For Liberty Life Assurance Company of Boston, Defendant: Robert Mario Forni, Jr., LEAD ATTORNEY, Pamela E. Cogan, Ropers, Majeski, Kohn & Bentley, Redwood City, CA.
ORDER DENYING MOTION TO DISMISS IN PART PLAINTIFF'S FIRST AMENDED COMPLAINT
RICHARD SEEBORG, UNITED STATES DISTRICT JUDGE.

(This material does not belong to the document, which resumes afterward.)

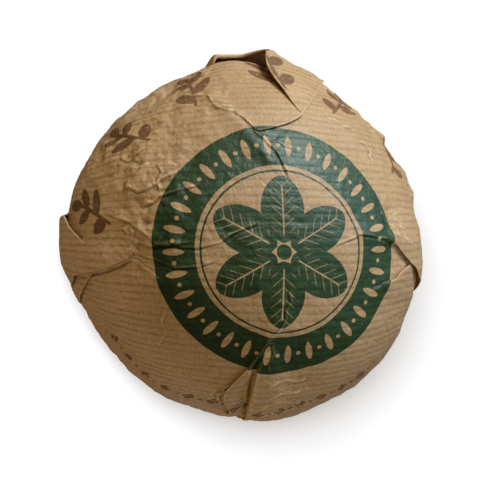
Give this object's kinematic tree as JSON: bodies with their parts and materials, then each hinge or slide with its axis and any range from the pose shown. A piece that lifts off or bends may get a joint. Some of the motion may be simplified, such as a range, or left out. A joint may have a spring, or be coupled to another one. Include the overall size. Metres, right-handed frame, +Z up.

Karen Alberts was employed as a police officer for the University of California. As a university employee, she was covered by a supplemental disability insurance plan provided by Liberty Life Assurance Company of Boston (" Liberty" ). In 2009, Alberts sustained a wrist injury for which she received short-term disability benefits from Liberty. In February 2012, Liberty determined she was ineligible to receive long-term benefits and therefore stopped paying benefits to her. After Liberty's first motion to dismiss was granted in part, Alberts filed a First Amended Complaint (" FAC" ) asserting claims for breach of contract, tortious breach of the covenant of good faith and fair dealing, and contractual
breach of the covenant of good faith and fair dealing. She seeks declaratory relief and damages, including punitive and exemplary damages, related to Liberty's denial of her claim for long-term disability benefits.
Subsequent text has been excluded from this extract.